Bu durumun nedeni ise evlilikten önce verilen vaatler, söylenen sözler ve pembe yalanlardır... Evlilik öncesi bunlar çok güzel ve şirin geliyordu iki tarafa da ama evlenince iki taraf ailelerinde her şeylere karışmasıyla bütün gerçekler ortaya çıkıyor.
Ve tahammül edilemez bir hâl alıyor ne yazık ki; sonuçta iyi günde kötü günde birlikte olmak sözünden çıkılıyor ve artık iyi avukat kötü avukat seçimi başlıyor.
Boşanmanın hızlı olabilmesi ve evliliğin bir an evvel son bulması için!
Ve yine yapılan araştırmalarda en kalıcı ve sağlam evliliklerin görücü usulü ile yapılan evlilikler olduğu ortaya çıkıyor.
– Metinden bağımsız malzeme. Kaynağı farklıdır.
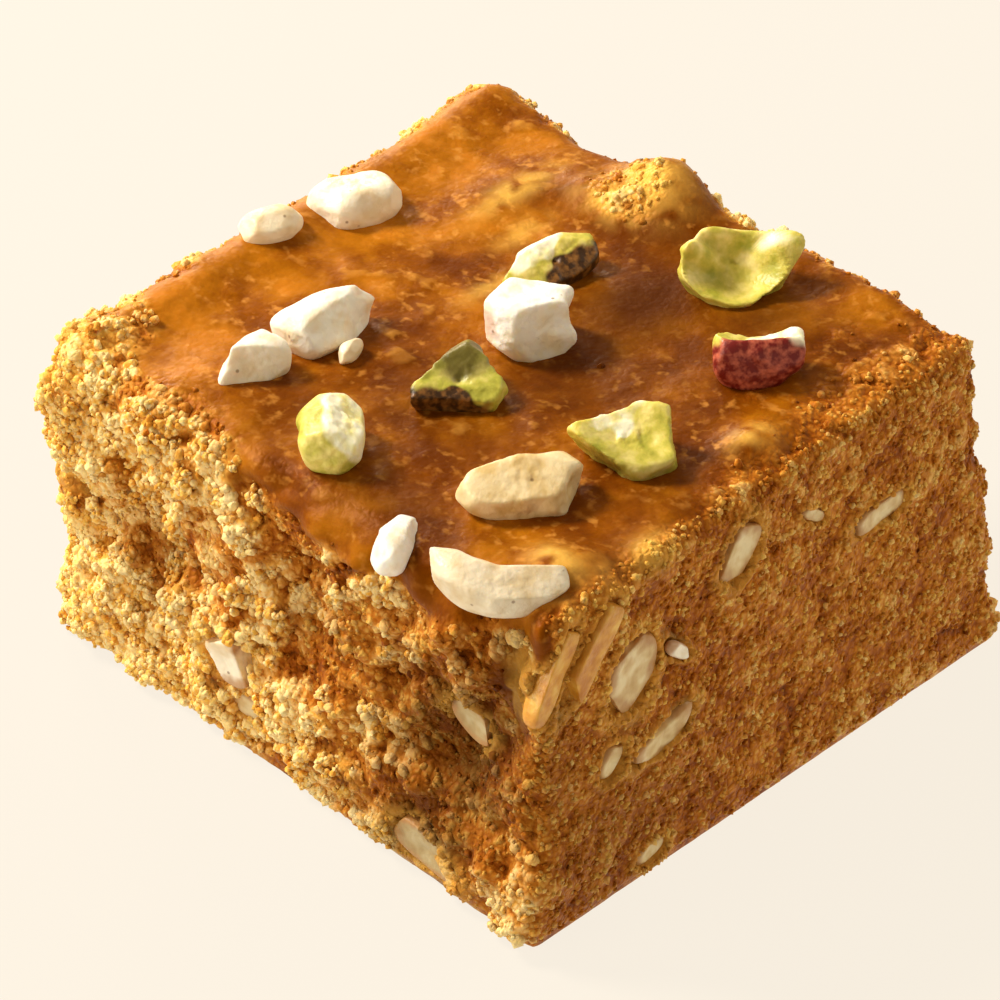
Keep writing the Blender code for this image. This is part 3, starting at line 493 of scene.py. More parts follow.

Çünkü bu tür evliliklerde her iki tarafı da tanıyan bilen anlayan büyükler araya giriyor; bu uygundur, mutlu olursunuz gibi tavsiyeleri önemli oluyor.
Bu tür evliliklerde başlangıçta alışma dönemlerinde zorluklar yaşansa da zaman geçiyor, çocuklar dünyaya geliyor, çift birbirlerine alışılıyor ve
mükemmel olmasa da vazgeçilmez bir evlilik yaşanıyor.
Ayrıca bu tür çiftler yaşlılıkta hep birbirlerini arayan, bir arada olmak isteyen ve ayrılmak istemeyen çocuklar gibi birbirlerine bağlı ve sevecen oluyorlar.
Yani kısacası evlilik, kişinin kendisi için yapılmaz zaten; bir aile kurmak için, doğacak çocuklar için ve onların nişanlarını düğünlerini görmek için, torunlar sevmek, onlara hediyeler alabilmek için; belki de kendi dışında yaşananları görmek ve başkaları için yapılır.
Hele bu zamanda ev kurmak, altın almak,düğün yapmak gibi ekonomik durumun gençleri çok zorladığı bir dönemde,
masallardaki gibi birbirilerini çok seven ve delice âşık olan, ömürlerinin sonuna kadar mutlu yaşayan, pembe panjurlu bir çiftlik evleri olan evlilikleri beklemeyin sakın!
Bunların masallarda anlatılma nedeni budur zaten...
Durum ancak böyle anlatılınca masal olur...
Kısacası genç kızlar, genç erkekler evlilik kararı aldığınız anda kusursuz bir eş aramayın ve fazla zorlamayın;
kısmetlerinizi fazla ertelemeyin yani karar verin ve unutmayın !
kırk ayak bile nasıl yürüdüğüne dikkat ettiğinde yürüyemez olurmuş.